(Entries with parts and joints)

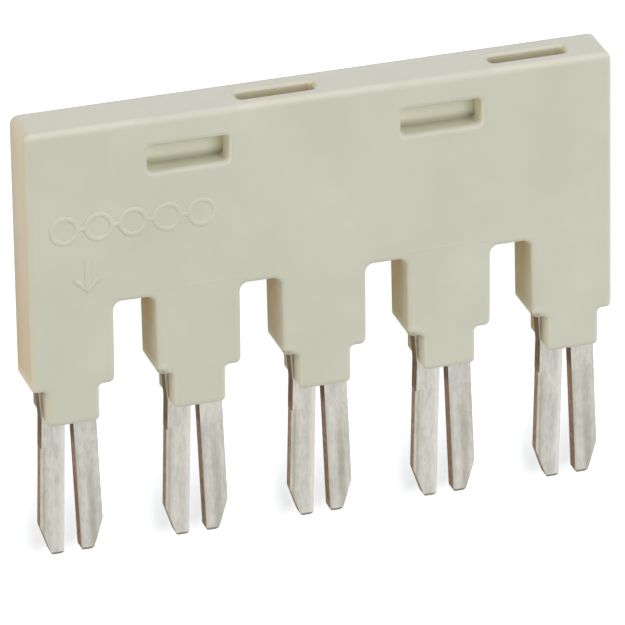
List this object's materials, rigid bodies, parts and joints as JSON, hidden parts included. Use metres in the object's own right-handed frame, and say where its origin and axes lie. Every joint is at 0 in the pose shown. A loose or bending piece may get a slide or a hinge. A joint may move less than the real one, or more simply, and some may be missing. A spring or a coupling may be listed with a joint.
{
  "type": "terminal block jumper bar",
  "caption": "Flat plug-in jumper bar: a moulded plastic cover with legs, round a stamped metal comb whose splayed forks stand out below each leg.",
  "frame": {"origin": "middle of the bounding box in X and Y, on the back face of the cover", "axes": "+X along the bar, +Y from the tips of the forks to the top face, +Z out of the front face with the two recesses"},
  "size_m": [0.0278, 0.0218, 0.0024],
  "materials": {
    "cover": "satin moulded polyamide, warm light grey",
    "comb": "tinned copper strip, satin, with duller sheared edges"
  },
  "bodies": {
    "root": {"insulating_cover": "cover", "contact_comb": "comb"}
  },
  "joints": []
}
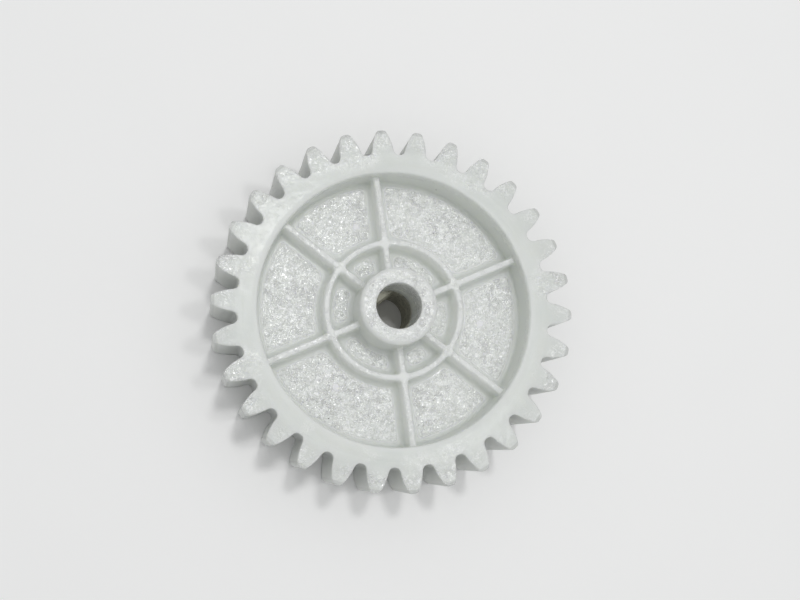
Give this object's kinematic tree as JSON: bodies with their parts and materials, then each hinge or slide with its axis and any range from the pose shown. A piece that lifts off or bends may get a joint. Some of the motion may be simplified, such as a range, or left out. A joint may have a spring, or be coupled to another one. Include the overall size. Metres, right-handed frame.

• Written problem
Extract the listing in its entirety, matching it exactly.

• Response below
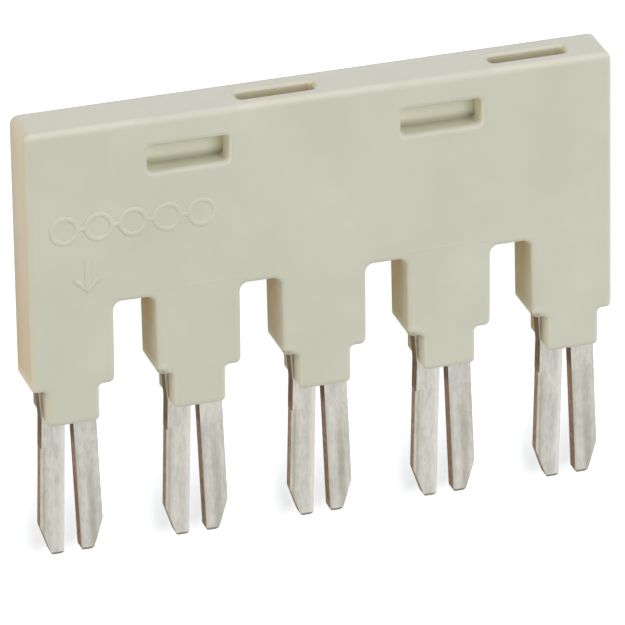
List this object's materials, rigid bodies, parts and joints as JSON, hidden parts included. Use metres in the object's own right-handed frame, and say where its origin and axes lie. Every joint is at 0 in the pose shown. A loose or bending piece may get a slide or a hinge. A joint may move less than the real one, or more simply, and some may be missing. A spring or a coupling may be listed with a joint.
{
  "type": "terminal block jumper bar",
  "caption": "Flat plug-in jumper bar: a moulded plastic cover with legs, round a stamped metal comb whose splayed forks stand out below each leg.",
  "frame": {"origin": "middle of the bounding box in X and Y, on the back face of the cover", "axes": "+X along the bar, +Y from the tips of the forks to the top face, +Z out of the front face with the two recesses"},
  "size_m": [0.0278, 0.0218, 0.0024],
  "materials": {
    "cover": "satin moulded polyamide, warm light grey",
    "comb": "tinned copper strip, satin, with duller sheared edges"
  },
  "bodies": {
    "root": {"insulating_cover": "cover", "contact_comb": "comb"}
  },
  "joints": []
}
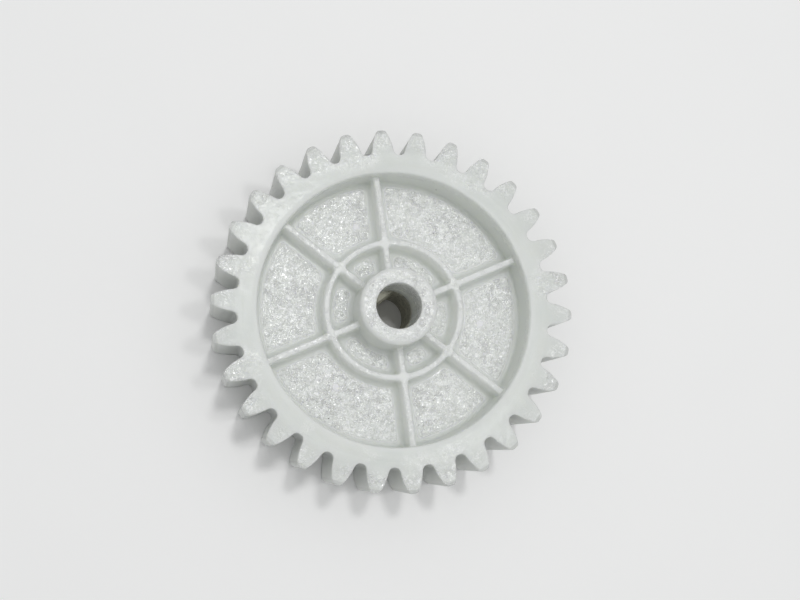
Give this object's kinematic tree as JSON: bodies with their parts and materials, then each hinge or slide with its axis and any range from the pose shown. A piece that lifts off or bends may get a joint. Some of the motion may be simplified, such as a range, or left out. A joint may have a spring, or be coupled to another one. Include the overall size. Metres, right-handed frame.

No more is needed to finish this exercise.